(Dataset records)

++++

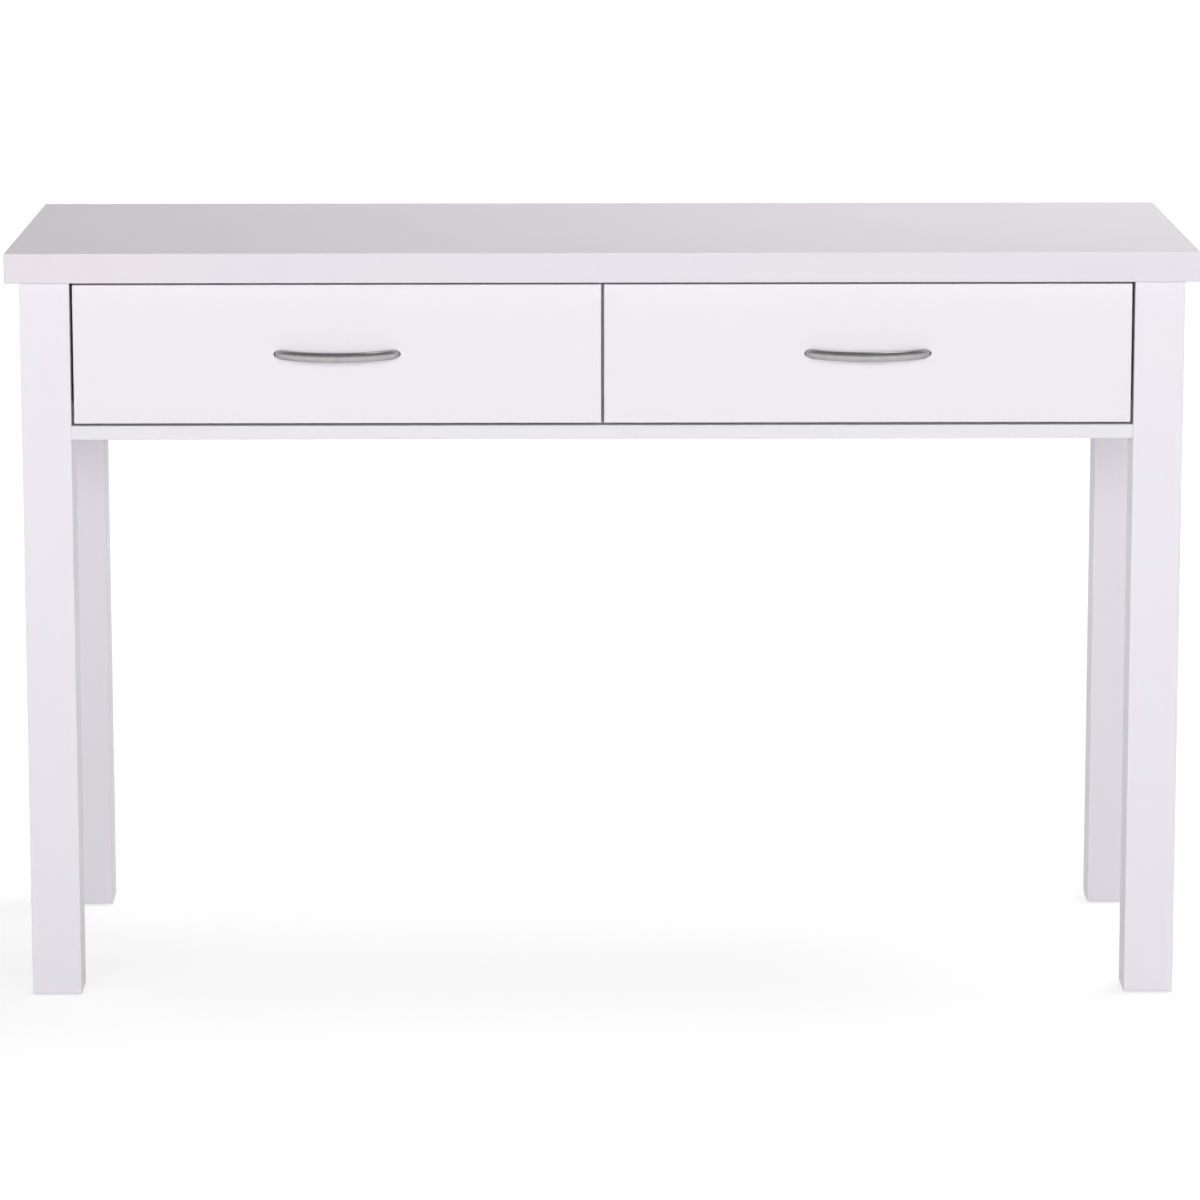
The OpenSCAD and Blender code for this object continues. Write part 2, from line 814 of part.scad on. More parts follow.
mirror([1, 0, 0]) left_drawer_dowels();  // right_drawer_dowels
mirror([1, 0, 0]) left_outer_rear_roller();  // right_outer_rear_roller
mirror([1, 0, 0]) left_inner_rear_roller();  // right_inner_rear_roller
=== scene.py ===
import math

import bpy
import numpy as np
from bpy.props import FloatProperty, FloatVectorProperty, PointerProperty
from bpy.types import Operator, Panel, PropertyGroup
from mathutils import Matrix, Vector


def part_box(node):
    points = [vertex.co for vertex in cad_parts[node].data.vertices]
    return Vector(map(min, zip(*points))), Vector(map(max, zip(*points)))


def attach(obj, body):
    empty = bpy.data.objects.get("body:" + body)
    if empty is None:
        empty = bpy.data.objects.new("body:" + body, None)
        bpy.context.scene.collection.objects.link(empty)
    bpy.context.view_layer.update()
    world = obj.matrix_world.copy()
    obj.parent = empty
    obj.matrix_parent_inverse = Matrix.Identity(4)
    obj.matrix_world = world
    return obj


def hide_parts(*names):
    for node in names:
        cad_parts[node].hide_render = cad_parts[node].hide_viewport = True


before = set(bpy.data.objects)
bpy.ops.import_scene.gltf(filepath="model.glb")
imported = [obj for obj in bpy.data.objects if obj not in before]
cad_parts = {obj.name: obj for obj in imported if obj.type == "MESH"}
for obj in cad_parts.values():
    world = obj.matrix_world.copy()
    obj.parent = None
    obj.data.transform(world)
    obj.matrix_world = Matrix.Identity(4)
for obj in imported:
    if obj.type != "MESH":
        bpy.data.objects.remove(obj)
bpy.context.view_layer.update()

bl_info = {
    "name": "White console table with two drawers",
    "version": (1, 0, 0),
    "blender": (4, 5, 0),
    "location": "3D View > Sidebar > Console table",
    "description": "Foil-faced boards, bow handles, runners and studio of a console table",
    "category": "Add Mesh",
}

SIDES = ("left", "right")
LEGS = ("front_left_leg", "front_right_leg", "rear_left_leg", "rear_right_leg")


# ---------------------------------------------------------------- sizes and colours

class ConsoleTableSizes(PropertyGroup):
    board_ease: FloatProperty(
        name="Arris of the boards", description="Radius rubbed onto the edges of legs and fronts",
        default=0.0007, min=0.0002, max=0.003, unit="LENGTH", precision=5)
    band_ease: FloatProperty(
        name="Arris of the edge band", description="Radius trimmed along both edges of the band",
        default=0.0008, min=0.0002, max=0.001, unit="LENGTH", precision=5)
    band_corner: FloatProperty(
        name="Corner of the edge band", description="Radius of the band at a corner of the top",
        default=0.0014, min=0.001, max=0.004, unit="LENGTH", precision=5)
    handle_height: FloatProperty(
        name="Height of the handle bar", description="Height of the bow bar in its middle",
        default=0.0100, min=0.008, max=0.014, unit="LENGTH", precision=5)
    handle_depth: FloatProperty(
        name="Thickness of the handle bar", description="Thickness of the bow bar, front to back",
        default=0.0060, min=0.004, max=0.008, unit="LENGTH", precision=5)
    handle_post: FloatProperty(
        name="Radius of a handle post", description="Radius of the screw posts behind the bow bar",
        default=0.0034, min=0.0025, max=0.006, unit="LENGTH", precision=5)


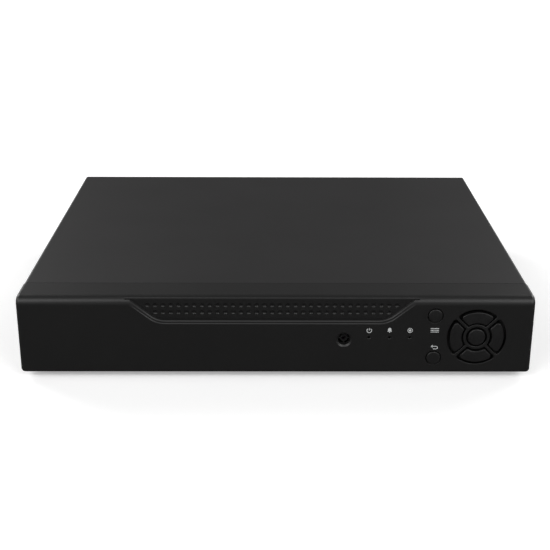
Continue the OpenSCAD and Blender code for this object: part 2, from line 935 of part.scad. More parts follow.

++++

▶ _Exercise details_
Both the line with "mirror([1, 0, 0]) left_drawer_dowels();" and the line with "bpy.data.objects.remove(obj)" belong in the answer; write them out exactly, with every line between.

▶ _Solution to this exercise_
mirror([1, 0, 0]) left_drawer_dowels();  // right_drawer_dowels
mirror([1, 0, 0]) left_outer_rear_roller();  // right_outer_rear_roller
mirror([1, 0, 0]) left_inner_rear_roller();  // right_inner_rear_roller
=== scene.py ===
import math

import bpy
import numpy as np
from bpy.props import FloatProperty, FloatVectorProperty, PointerProperty
from bpy.types import Operator, Panel, PropertyGroup
from mathutils import Matrix, Vector


def part_box(node):
    points = [vertex.co for vertex in cad_parts[node].data.vertices]
    return Vector(map(min, zip(*points))), Vector(map(max, zip(*points)))


def attach(obj, body):
    empty = bpy.data.objects.get("body:" + body)
    if empty is None:
        empty = bpy.data.objects.new("body:" + body, None)
        bpy.context.scene.collection.objects.link(empty)
    bpy.context.view_layer.update()
    world = obj.matrix_world.copy()
    obj.parent = empty
    obj.matrix_parent_inverse = Matrix.Identity(4)
    obj.matrix_world = world
    return obj


def hide_parts(*names):
    for node in names:
        cad_parts[node].hide_render = cad_parts[node].hide_viewport = True


before = set(bpy.data.objects)
bpy.ops.import_scene.gltf(filepath="model.glb")
imported = [obj for obj in bpy.data.objects if obj not in before]
cad_parts = {obj.name: obj for obj in imported if obj.type == "MESH"}
for obj in cad_parts.values():
    world = obj.matrix_world.copy()
    obj.parent = None
    obj.data.transform(world)
    obj.matrix_world = Matrix.Identity(4)
for obj in imported:
    if obj.type != "MESH":
        bpy.data.objects.remove(obj)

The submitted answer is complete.